From what I can scrape together, unsubstantiated of course, is that my mother was having an affair with a man named Charles before she met my father. Charles had almost urban legend status in my family, a cross between the Abominable Snowman and Roswell. The breadcrumbs of information had my mother pregnant to him, giving birth to a son – my brother – and then adopting him out not long after he was born. My sisters and I always worried that perhaps we’d meet him, go out with him and horror of horrors, sleep with him and marry him, not finding out he was our brother until some routine blood test to do with a pregnancy was taken. There was also talk of a cousin who gave birth to a son at a young age, only to have him adopted out, and we weren’t quite sure whether mothers and sons were being confused in our family mythology.

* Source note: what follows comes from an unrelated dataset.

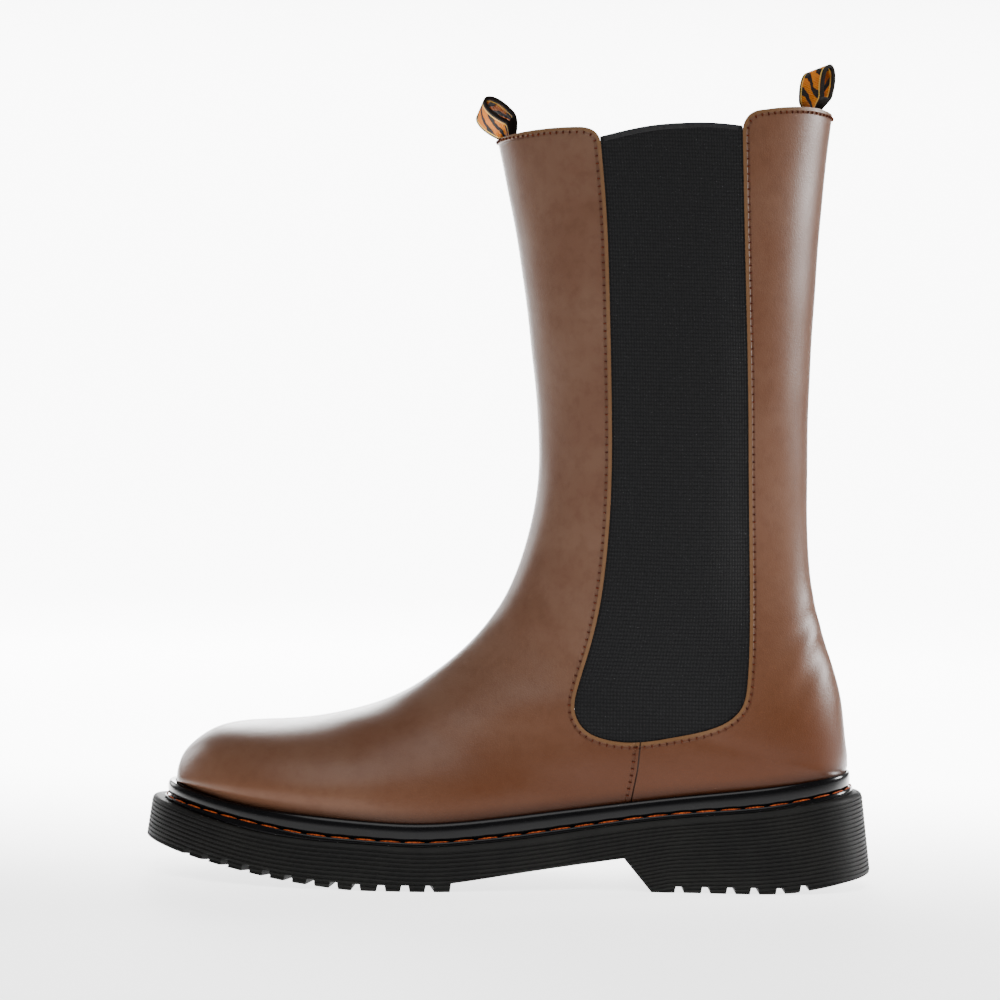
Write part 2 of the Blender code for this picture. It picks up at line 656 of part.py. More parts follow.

My mother had met Charles at the Norwood Football Club – also the same football club where she would meet my father – but Charles was seeing another girl. He slept with my mother anyway; I have no doubt that she would have pursued him, hoping that Charles would fall for her and ditch his girlfriend. What my mother did fall was pregnant. And Charles did ditch his girlfriend to see my mother through her pregnancy. After my brother was born and given away, Charles and my mother were together for a short time before my mother called it quits, although I have been unable to find out why, other than the timing being off. They tried a number of times to make the relationship work, and were even engaged for a while before it eventually fizzled out, with Charles moving interstate and my mother moving onto my father.
In an unguarded afternoon of nostalgia, my mother took me to meet him once, although I didn’t know that the Charles I met was Charles until afterwards. My mother was probably fifty-five at the time, only a few years older than I am now. I was twenty-five and at university, a late starter. He lived in a large bungalow a couple of suburbs over from me, which I found weirdly coincidental. He might have been handsome once, but he was old now and quite frail, rugged up in a camel-brown jumper, hand knitted and much too large for him, bony wrists etched with thin purple veins escaping from sleeves. We sat in his front room in the wintry afternoon sun, surrounded by pictures of people I assumed to be his children and grandchildren, my mother gushing and giggling and girlie, while he served us Earl Grey tea in daffodil-yellow china cups, edged in thin gold. We stayed an hour or so, me uncomfortable, my mother not, before we left and my mother closed the book on that chapter.
‘So that was Charles,’ she said we drove off. ‘I’ve told you a bit about him.’
‘Charles?’ I countered, my knuckles clenched white on the steering wheel. ‘The Charles?’
‘Odd that he lives near you,’ she said.
I nodded. ‘Why did you take me to meet him?’
‘If things had worked out, Anne, Charles might have been your father. We could never get the timing right, though. He was seeing someone, then I was. Then I met your father. And that was that.’
I wondered whether my life would have better or worse with Charles as my father. Of course, this is pure speculation. One can never know for sure one way or another.
My mother never did see Charles again. He died not long after our visit. And she didn’t talk about our ghost-brother again, either. That secret, which could be confirmed neither true nor false, was buried along with Charles.